From the data that follows, print exactly the lines starting at the one containing "Continue the three.js" and ending at the one containing "floor_mesh.materials.append(floor_material)"; include both of them and nothing more.

--- Begin Material for this exercise ---

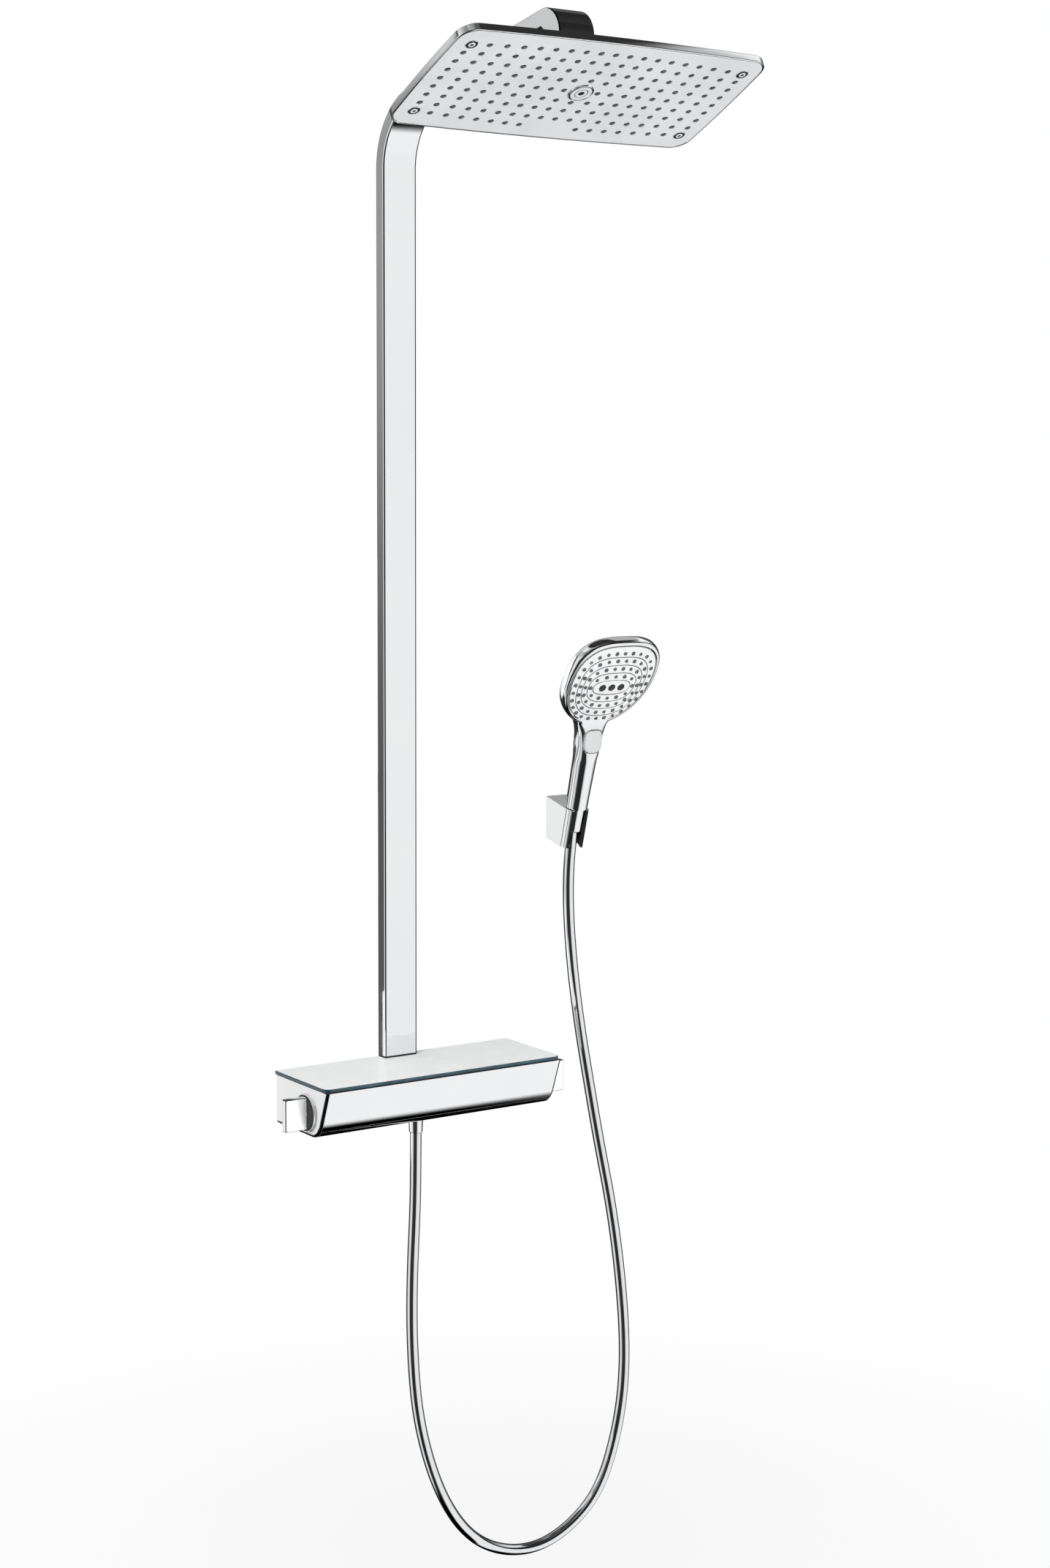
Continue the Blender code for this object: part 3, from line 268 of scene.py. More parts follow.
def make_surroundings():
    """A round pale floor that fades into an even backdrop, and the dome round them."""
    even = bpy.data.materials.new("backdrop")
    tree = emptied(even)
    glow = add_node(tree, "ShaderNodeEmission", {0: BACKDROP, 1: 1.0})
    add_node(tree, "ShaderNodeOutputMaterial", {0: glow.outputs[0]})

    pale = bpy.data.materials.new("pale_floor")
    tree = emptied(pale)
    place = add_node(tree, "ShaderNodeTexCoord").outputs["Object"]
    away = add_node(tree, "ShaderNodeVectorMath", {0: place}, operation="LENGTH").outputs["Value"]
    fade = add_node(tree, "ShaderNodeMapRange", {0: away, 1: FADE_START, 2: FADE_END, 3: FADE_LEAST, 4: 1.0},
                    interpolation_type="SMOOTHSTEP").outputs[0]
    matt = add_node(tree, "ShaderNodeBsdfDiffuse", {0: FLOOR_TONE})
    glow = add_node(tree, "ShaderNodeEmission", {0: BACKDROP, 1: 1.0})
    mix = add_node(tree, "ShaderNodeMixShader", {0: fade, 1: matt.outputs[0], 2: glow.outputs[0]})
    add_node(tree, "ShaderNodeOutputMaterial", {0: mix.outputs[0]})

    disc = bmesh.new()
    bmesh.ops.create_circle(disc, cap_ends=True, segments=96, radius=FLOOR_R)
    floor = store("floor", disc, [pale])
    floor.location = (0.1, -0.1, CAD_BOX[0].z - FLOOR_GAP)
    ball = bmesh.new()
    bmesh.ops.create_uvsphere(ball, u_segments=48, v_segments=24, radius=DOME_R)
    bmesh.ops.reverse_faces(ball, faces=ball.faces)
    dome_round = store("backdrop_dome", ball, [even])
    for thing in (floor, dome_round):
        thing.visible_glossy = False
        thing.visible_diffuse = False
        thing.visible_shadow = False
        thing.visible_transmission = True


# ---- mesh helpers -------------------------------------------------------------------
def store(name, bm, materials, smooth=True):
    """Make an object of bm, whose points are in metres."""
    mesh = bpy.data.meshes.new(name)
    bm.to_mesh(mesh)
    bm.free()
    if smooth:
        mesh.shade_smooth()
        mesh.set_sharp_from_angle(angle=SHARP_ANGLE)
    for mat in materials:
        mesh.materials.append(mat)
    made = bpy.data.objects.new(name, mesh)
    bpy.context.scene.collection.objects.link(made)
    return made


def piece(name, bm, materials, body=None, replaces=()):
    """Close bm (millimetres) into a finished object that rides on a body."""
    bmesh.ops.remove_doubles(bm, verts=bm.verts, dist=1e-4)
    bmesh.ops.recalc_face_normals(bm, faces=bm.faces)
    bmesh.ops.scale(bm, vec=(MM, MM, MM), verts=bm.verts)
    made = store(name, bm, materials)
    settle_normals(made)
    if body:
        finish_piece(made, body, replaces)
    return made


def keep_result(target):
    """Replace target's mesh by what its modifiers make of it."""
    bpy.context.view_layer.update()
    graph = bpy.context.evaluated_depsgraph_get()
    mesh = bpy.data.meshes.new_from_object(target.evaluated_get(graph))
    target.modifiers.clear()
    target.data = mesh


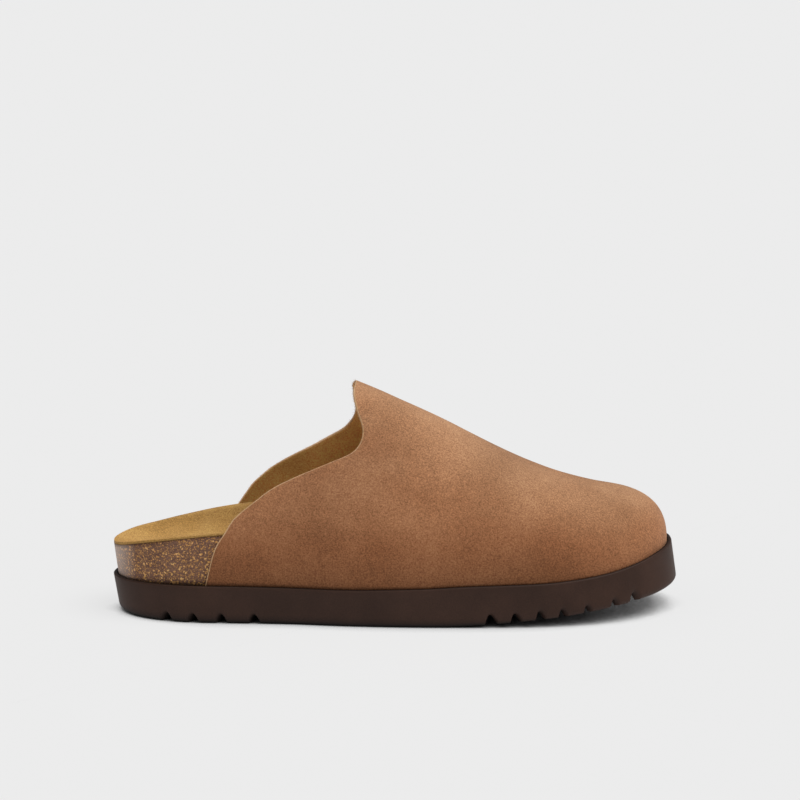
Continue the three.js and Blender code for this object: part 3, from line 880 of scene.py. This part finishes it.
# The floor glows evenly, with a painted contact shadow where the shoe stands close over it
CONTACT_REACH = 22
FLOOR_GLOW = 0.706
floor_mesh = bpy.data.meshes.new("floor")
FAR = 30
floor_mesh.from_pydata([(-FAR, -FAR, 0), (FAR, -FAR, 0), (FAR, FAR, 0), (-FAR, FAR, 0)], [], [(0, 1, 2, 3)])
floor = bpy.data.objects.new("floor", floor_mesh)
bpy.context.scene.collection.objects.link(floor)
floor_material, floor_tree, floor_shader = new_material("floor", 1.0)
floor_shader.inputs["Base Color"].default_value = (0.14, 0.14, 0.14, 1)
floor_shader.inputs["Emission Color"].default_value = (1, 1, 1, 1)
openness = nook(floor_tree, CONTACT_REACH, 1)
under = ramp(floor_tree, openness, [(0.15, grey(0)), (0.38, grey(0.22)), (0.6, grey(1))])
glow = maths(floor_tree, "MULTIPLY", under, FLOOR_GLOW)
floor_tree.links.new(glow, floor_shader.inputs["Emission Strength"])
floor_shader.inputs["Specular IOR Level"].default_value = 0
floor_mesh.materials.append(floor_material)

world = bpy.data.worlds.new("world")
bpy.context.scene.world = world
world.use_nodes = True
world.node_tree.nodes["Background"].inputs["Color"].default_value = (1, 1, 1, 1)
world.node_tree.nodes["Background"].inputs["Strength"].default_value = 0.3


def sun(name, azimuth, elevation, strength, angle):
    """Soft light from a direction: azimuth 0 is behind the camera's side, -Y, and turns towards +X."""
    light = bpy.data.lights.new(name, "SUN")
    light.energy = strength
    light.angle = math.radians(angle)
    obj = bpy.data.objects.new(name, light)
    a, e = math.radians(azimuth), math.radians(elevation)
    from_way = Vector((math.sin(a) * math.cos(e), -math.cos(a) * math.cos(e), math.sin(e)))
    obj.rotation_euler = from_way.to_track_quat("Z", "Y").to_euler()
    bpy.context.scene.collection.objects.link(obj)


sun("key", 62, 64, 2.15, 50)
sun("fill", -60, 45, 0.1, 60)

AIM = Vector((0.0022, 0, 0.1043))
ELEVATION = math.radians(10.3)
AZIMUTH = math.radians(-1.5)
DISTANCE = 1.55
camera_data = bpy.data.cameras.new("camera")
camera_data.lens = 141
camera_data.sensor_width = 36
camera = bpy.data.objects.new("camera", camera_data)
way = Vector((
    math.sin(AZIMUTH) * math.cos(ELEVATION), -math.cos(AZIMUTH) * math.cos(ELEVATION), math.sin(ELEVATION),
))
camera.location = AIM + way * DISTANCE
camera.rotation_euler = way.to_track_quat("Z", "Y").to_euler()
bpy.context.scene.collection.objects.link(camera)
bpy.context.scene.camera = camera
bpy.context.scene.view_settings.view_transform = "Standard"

--- End Material for this exercise ---
--- Begin Material for this exercise ---

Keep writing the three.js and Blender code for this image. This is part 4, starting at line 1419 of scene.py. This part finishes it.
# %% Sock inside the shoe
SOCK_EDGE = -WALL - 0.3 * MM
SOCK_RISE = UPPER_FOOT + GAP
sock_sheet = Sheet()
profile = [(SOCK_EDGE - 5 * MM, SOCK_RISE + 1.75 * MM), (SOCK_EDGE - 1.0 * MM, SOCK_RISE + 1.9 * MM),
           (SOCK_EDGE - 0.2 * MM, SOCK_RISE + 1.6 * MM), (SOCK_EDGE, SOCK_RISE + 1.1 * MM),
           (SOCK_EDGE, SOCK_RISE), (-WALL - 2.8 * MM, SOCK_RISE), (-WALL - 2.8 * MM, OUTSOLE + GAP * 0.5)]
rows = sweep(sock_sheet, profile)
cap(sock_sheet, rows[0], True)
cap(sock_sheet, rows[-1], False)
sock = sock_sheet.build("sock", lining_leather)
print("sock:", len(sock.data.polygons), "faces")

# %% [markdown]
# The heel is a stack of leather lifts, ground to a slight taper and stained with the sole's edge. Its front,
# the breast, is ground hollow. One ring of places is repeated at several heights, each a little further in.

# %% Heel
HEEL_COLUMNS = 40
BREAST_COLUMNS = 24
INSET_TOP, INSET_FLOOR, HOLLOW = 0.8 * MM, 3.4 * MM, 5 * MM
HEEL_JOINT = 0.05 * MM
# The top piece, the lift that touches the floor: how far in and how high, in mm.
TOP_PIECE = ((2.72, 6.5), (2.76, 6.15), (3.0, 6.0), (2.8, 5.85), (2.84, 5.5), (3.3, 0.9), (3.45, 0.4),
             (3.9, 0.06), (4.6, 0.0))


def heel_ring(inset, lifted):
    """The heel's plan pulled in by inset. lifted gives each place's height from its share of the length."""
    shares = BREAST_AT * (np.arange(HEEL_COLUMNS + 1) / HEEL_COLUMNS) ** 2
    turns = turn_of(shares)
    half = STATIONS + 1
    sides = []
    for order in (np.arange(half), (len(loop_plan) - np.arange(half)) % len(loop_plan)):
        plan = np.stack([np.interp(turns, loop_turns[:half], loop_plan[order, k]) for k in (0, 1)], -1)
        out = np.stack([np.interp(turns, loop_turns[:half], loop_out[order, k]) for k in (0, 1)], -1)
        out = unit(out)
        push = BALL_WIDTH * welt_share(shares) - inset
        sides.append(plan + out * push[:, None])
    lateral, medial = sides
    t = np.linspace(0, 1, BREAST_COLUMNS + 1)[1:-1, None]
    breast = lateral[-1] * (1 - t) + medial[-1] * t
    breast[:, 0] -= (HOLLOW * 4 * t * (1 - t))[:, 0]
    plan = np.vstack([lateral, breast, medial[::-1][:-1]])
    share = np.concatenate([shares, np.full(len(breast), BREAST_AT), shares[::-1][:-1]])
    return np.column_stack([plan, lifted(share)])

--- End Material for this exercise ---

• _Response to this exercise_
Continue the three.js and Blender code for this object: part 3, from line 880 of scene.py. This part finishes it.
# The floor glows evenly, with a painted contact shadow where the shoe stands close over it
CONTACT_REACH = 22
FLOOR_GLOW = 0.706
floor_mesh = bpy.data.meshes.new("floor")
FAR = 30
floor_mesh.from_pydata([(-FAR, -FAR, 0), (FAR, -FAR, 0), (FAR, FAR, 0), (-FAR, FAR, 0)], [], [(0, 1, 2, 3)])
floor = bpy.data.objects.new("floor", floor_mesh)
bpy.context.scene.collection.objects.link(floor)
floor_material, floor_tree, floor_shader = new_material("floor", 1.0)
floor_shader.inputs["Base Color"].default_value = (0.14, 0.14, 0.14, 1)
floor_shader.inputs["Emission Color"].default_value = (1, 1, 1, 1)
openness = nook(floor_tree, CONTACT_REACH, 1)
under = ramp(floor_tree, openness, [(0.15, grey(0)), (0.38, grey(0.22)), (0.6, grey(1))])
glow = maths(floor_tree, "MULTIPLY", under, FLOOR_GLOW)
floor_tree.links.new(glow, floor_shader.inputs["Emission Strength"])
floor_shader.inputs["Specular IOR Level"].default_value = 0
floor_mesh.materials.append(floor_material)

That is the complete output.